──────── DATASET RECORDS ────────

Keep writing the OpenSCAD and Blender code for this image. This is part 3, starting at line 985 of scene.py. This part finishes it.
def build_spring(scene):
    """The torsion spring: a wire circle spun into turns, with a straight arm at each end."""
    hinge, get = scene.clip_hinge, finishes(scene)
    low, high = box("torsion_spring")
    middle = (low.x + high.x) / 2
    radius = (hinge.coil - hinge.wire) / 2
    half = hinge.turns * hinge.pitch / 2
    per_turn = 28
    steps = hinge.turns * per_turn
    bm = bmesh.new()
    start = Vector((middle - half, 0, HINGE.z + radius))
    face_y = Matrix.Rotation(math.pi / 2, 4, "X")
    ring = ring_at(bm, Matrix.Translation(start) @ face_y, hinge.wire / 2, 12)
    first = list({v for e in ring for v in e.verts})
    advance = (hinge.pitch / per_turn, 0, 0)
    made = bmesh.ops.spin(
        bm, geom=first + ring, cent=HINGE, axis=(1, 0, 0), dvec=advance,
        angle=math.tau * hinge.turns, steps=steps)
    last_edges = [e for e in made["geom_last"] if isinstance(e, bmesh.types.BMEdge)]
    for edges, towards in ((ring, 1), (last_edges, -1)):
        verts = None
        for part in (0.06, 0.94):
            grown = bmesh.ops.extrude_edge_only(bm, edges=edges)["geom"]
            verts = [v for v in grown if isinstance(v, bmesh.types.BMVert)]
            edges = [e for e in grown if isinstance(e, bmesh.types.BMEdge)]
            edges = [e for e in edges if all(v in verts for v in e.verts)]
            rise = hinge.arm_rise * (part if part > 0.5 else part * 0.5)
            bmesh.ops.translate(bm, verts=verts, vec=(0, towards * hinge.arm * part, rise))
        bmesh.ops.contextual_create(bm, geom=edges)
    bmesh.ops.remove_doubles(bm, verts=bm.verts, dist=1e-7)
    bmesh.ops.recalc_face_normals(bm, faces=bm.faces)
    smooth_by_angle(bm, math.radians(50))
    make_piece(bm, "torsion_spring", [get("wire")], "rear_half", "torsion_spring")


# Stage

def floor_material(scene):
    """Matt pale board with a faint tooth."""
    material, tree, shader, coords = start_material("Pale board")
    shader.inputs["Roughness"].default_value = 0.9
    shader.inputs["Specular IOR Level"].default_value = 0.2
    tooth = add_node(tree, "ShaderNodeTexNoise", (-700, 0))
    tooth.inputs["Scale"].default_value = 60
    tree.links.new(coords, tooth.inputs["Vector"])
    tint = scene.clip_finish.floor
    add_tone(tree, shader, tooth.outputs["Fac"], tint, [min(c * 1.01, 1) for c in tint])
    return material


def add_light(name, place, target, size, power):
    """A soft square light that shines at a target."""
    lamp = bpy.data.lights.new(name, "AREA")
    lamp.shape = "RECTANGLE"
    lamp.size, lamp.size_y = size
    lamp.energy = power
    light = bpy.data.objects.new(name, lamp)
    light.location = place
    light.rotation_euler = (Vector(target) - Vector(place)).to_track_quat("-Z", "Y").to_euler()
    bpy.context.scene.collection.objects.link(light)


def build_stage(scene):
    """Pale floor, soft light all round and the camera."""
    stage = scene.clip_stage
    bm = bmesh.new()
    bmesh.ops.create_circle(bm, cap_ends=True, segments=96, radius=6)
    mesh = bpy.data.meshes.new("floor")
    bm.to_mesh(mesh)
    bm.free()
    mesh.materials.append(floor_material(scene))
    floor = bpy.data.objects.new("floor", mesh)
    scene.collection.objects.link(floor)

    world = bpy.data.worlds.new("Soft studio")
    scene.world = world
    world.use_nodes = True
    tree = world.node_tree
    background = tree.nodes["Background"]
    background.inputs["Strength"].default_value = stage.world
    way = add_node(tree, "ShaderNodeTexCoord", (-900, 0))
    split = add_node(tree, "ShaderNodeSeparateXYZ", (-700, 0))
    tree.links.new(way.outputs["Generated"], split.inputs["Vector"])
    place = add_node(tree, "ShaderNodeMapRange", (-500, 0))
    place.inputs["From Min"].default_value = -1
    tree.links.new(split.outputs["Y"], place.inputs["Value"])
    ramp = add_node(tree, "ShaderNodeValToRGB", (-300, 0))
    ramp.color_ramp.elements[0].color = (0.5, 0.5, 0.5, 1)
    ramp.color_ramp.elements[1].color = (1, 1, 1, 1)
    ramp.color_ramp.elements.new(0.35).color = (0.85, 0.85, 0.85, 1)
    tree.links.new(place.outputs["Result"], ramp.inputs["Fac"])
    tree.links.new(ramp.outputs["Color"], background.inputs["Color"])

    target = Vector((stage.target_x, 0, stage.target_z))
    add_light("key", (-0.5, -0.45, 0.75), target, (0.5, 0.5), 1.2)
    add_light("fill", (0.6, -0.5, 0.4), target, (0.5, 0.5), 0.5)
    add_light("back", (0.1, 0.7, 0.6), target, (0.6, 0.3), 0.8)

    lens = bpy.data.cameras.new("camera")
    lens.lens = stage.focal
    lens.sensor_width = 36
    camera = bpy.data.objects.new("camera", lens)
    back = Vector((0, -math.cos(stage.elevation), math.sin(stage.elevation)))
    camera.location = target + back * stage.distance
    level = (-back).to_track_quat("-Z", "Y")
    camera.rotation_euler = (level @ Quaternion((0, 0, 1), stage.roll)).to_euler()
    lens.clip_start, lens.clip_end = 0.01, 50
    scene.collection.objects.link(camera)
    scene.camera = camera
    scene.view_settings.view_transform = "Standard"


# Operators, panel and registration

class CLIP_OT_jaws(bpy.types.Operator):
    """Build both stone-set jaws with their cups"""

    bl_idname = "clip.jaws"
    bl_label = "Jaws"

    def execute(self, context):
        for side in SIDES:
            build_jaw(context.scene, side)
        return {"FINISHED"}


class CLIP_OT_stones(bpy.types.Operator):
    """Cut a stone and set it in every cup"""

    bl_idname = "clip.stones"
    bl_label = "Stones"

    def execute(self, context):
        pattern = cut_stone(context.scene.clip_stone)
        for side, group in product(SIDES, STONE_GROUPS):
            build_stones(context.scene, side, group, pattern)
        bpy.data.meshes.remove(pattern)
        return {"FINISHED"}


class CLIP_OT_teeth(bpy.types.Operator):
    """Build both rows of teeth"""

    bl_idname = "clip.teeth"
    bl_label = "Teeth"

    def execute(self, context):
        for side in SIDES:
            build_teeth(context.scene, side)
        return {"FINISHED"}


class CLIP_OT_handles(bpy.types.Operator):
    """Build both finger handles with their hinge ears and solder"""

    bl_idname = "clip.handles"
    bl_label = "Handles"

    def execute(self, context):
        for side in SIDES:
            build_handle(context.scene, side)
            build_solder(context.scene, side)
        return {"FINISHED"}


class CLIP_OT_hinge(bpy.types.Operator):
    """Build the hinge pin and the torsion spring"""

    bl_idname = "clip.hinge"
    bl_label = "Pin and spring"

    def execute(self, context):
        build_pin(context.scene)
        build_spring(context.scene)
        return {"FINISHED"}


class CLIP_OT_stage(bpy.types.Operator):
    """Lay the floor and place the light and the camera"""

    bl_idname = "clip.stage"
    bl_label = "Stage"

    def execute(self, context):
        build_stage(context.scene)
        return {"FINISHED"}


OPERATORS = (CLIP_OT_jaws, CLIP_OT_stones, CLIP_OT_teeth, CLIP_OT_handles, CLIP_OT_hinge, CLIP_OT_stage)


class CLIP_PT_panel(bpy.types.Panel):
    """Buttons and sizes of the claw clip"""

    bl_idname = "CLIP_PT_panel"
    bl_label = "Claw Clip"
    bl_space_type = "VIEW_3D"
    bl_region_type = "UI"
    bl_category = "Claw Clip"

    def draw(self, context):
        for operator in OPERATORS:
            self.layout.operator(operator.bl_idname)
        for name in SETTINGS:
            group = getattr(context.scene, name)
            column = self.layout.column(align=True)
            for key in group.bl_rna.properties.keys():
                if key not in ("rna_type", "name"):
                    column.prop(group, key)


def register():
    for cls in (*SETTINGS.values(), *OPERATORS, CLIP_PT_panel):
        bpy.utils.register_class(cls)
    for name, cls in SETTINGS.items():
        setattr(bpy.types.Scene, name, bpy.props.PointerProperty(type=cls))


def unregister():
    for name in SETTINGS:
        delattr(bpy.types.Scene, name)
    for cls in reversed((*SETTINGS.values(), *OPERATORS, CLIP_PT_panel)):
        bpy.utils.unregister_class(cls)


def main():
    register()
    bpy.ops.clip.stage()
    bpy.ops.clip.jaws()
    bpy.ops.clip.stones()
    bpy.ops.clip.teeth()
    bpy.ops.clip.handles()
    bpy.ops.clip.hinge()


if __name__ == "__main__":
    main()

────────
──────── DATASET RECORDS ────────

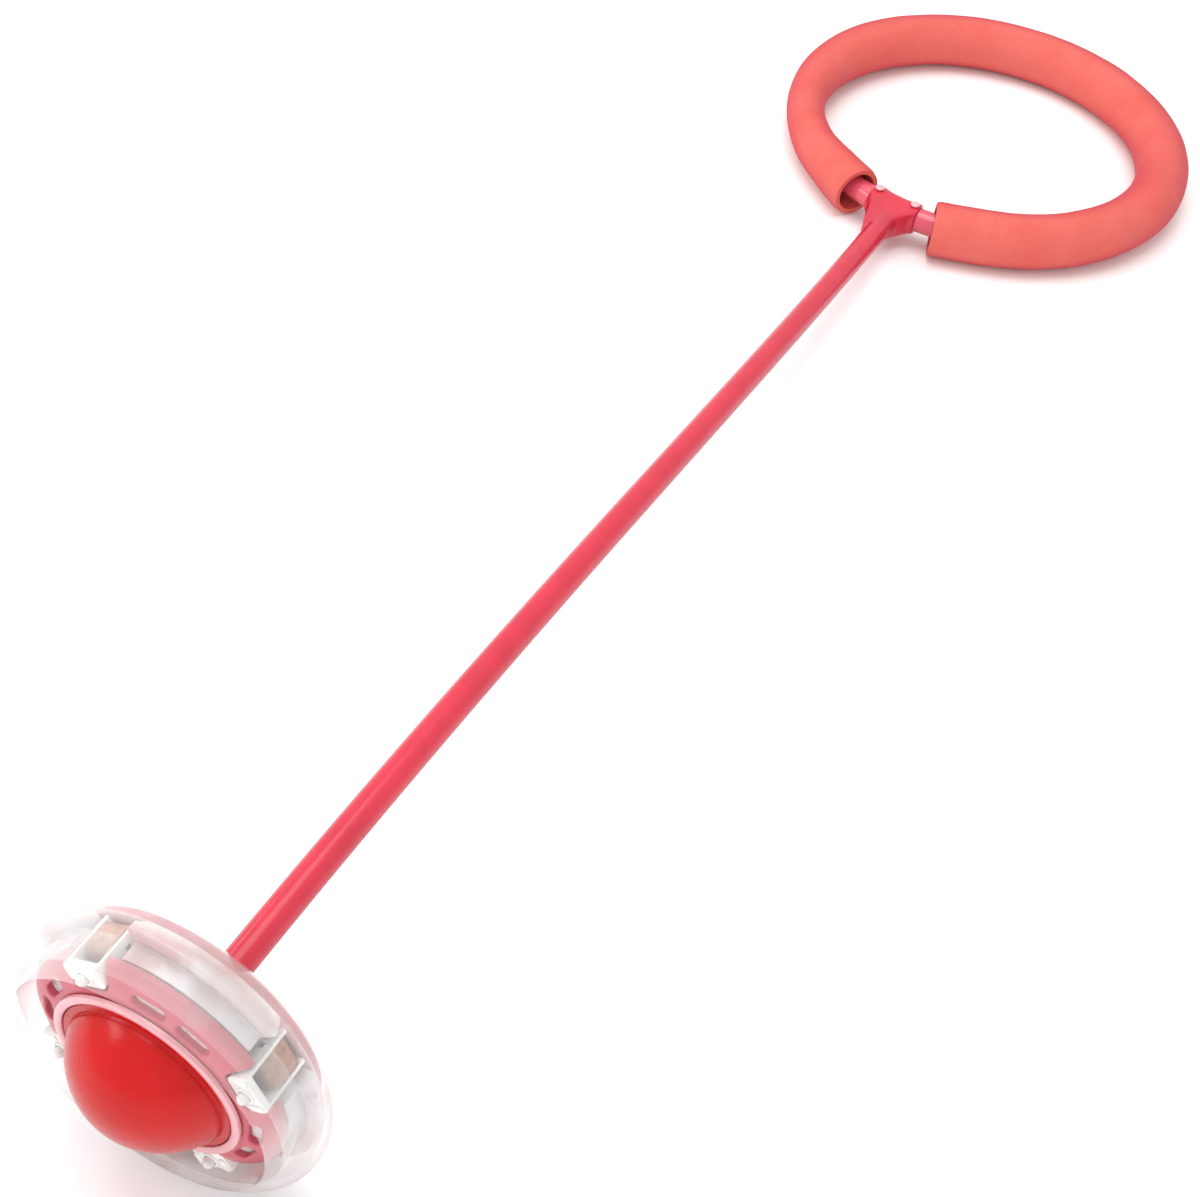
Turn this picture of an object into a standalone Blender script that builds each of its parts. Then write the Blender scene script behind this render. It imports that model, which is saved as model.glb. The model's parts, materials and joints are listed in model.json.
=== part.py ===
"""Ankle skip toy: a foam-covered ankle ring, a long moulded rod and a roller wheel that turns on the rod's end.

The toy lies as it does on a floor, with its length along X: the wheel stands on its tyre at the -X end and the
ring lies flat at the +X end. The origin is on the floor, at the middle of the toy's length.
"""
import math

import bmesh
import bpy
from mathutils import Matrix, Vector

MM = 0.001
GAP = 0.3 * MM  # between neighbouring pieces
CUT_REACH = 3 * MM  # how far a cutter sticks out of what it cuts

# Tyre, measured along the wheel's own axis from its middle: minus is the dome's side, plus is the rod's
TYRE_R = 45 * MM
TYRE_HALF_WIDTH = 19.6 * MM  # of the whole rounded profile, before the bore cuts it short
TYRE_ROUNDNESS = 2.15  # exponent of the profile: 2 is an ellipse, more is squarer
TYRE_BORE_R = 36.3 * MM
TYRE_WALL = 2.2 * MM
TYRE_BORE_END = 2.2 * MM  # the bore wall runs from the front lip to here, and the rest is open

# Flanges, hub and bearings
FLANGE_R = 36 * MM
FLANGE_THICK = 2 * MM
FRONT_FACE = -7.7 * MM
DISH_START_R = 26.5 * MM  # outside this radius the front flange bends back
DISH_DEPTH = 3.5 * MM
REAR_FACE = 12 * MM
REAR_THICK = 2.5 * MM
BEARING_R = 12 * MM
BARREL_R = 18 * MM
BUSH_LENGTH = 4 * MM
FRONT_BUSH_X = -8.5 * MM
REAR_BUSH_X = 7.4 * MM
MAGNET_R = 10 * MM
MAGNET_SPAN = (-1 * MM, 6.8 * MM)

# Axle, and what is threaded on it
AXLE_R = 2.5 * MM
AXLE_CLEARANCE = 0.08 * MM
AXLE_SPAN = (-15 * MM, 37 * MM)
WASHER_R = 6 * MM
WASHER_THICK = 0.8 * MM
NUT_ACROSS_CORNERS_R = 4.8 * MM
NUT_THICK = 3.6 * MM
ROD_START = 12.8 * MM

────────

Repeat the entries above verbatim, but only from the line that has "Turn this picture" down to the line that has "ROD_START = 12.8 * MM", inclusive.

Turn this picture of an object into a standalone Blender script that builds each of its parts. Then write the Blender scene script behind this render. It imports that model, which is saved as model.glb. The model's parts, materials and joints are listed in model.json.
=== part.py ===
"""Ankle skip toy: a foam-covered ankle ring, a long moulded rod and a roller wheel that turns on the rod's end.

The toy lies as it does on a floor, with its length along X: the wheel stands on its tyre at the -X end and the
ring lies flat at the +X end. The origin is on the floor, at the middle of the toy's length.
"""
import math

import bmesh
import bpy
from mathutils import Matrix, Vector

MM = 0.001
GAP = 0.3 * MM  # between neighbouring pieces
CUT_REACH = 3 * MM  # how far a cutter sticks out of what it cuts

# Tyre, measured along the wheel's own axis from its middle: minus is the dome's side, plus is the rod's
TYRE_R = 45 * MM
TYRE_HALF_WIDTH = 19.6 * MM  # of the whole rounded profile, before the bore cuts it short
TYRE_ROUNDNESS = 2.15  # exponent of the profile: 2 is an ellipse, more is squarer
TYRE_BORE_R = 36.3 * MM
TYRE_WALL = 2.2 * MM
TYRE_BORE_END = 2.2 * MM  # the bore wall runs from the front lip to here, and the rest is open

# Flanges, hub and bearings
FLANGE_R = 36 * MM
FLANGE_THICK = 2 * MM
FRONT_FACE = -7.7 * MM
DISH_START_R = 26.5 * MM  # outside this radius the front flange bends back
DISH_DEPTH = 3.5 * MM
REAR_FACE = 12 * MM
REAR_THICK = 2.5 * MM
BEARING_R = 12 * MM
BARREL_R = 18 * MM
BUSH_LENGTH = 4 * MM
FRONT_BUSH_X = -8.5 * MM
REAR_BUSH_X = 7.4 * MM
MAGNET_R = 10 * MM
MAGNET_SPAN = (-1 * MM, 6.8 * MM)

# Axle, and what is threaded on it
AXLE_R = 2.5 * MM
AXLE_CLEARANCE = 0.08 * MM
AXLE_SPAN = (-15 * MM, 37 * MM)
WASHER_R = 6 * MM
WASHER_THICK = 0.8 * MM
NUT_ACROSS_CORNERS_R = 4.8 * MM
NUT_THICK = 3.6 * MM
ROD_START = 12.8 * MM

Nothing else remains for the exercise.